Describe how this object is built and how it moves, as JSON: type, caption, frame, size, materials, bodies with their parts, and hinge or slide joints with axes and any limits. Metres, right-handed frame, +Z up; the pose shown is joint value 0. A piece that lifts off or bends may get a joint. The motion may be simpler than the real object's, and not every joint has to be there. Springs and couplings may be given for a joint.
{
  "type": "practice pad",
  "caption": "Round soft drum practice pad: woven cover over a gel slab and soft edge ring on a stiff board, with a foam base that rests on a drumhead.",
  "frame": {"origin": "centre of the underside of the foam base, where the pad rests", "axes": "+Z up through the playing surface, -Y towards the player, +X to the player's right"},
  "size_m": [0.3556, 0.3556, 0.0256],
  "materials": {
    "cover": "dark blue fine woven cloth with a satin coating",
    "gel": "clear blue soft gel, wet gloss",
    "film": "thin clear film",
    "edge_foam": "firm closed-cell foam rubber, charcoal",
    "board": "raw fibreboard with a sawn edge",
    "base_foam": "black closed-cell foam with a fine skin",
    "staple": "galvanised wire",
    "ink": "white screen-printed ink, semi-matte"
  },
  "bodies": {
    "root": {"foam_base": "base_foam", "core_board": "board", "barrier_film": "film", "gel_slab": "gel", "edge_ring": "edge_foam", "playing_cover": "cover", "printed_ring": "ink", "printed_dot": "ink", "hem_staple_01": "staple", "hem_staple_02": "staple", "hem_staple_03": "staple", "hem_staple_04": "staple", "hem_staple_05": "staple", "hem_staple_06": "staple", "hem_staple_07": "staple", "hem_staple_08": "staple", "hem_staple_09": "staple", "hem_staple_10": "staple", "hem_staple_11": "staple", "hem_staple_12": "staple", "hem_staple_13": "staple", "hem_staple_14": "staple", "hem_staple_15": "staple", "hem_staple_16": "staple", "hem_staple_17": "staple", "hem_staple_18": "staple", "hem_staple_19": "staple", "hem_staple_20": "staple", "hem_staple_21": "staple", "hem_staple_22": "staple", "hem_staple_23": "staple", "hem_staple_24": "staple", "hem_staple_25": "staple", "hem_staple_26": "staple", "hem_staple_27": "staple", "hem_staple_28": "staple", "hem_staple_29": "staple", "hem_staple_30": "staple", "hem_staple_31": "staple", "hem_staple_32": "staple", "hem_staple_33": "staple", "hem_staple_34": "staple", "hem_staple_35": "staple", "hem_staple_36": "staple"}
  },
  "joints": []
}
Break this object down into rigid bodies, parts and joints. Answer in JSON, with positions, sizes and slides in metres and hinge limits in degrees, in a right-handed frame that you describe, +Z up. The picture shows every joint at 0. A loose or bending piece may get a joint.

***

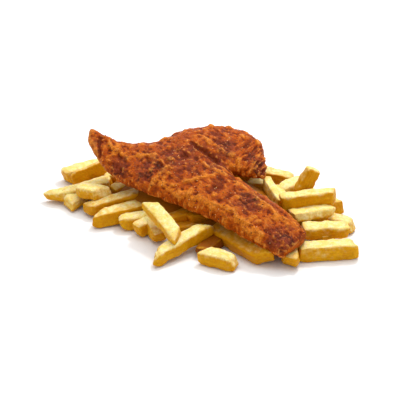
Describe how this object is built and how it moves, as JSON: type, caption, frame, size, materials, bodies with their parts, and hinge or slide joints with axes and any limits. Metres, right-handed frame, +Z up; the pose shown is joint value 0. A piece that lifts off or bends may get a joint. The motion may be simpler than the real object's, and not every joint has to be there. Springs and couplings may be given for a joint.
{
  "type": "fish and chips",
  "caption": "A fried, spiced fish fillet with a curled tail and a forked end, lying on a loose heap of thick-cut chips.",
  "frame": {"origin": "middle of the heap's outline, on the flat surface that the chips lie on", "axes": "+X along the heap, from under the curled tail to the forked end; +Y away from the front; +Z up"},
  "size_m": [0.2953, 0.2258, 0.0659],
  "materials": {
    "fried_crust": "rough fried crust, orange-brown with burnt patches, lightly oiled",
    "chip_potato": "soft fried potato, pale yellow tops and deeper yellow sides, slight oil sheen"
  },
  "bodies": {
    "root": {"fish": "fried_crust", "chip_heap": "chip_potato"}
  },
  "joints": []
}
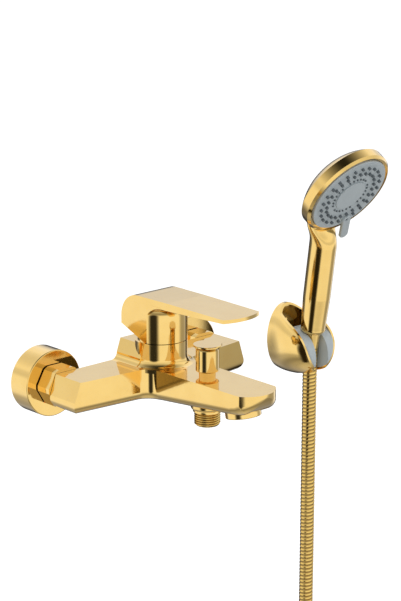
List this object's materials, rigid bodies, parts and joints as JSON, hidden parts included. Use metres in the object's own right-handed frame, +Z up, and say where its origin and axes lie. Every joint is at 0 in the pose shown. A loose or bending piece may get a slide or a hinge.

***

• [Required task] Copy out every line from the material above in which the word "JSON" appears.

• [Solution to this exercise]
Describe how this object is built and how it moves, as JSON: type, caption, frame, size, materials, bodies with their parts, and hinge or slide joints with axes and any limits. Metres, right-handed frame, +Z up; the pose shown is joint value 0. A piece that lifts off or bends may get a joint. The motion may be simpler than the real object's, and not every joint has to be there. Springs and couplings may be given for a joint.
Break this object down into rigid bodies, parts and joints. Answer in JSON, with positions, sizes and slides in metres and hinge limits in degrees, in a right-handed frame that you describe, +Z up. The picture shows every joint at 0. A loose or bending piece may get a joint.
Describe how this object is built and how it moves, as JSON: type, caption, frame, size, materials, bodies with their parts, and hinge or slide joints with axes and any limits. Metres, right-handed frame, +Z up; the pose shown is joint value 0. A piece that lifts off or bends may get a joint. The motion may be simpler than the real object's, and not every joint has to be there. Springs and couplings may be given for a joint.
List this object's materials, rigid bodies, parts and joints as JSON, hidden parts included. Use metres in the object's own right-handed frame, +Z up, and say where its origin and axes lie. Every joint is at 0 in the pose shown. A loose or bending piece may get a slide or a hinge.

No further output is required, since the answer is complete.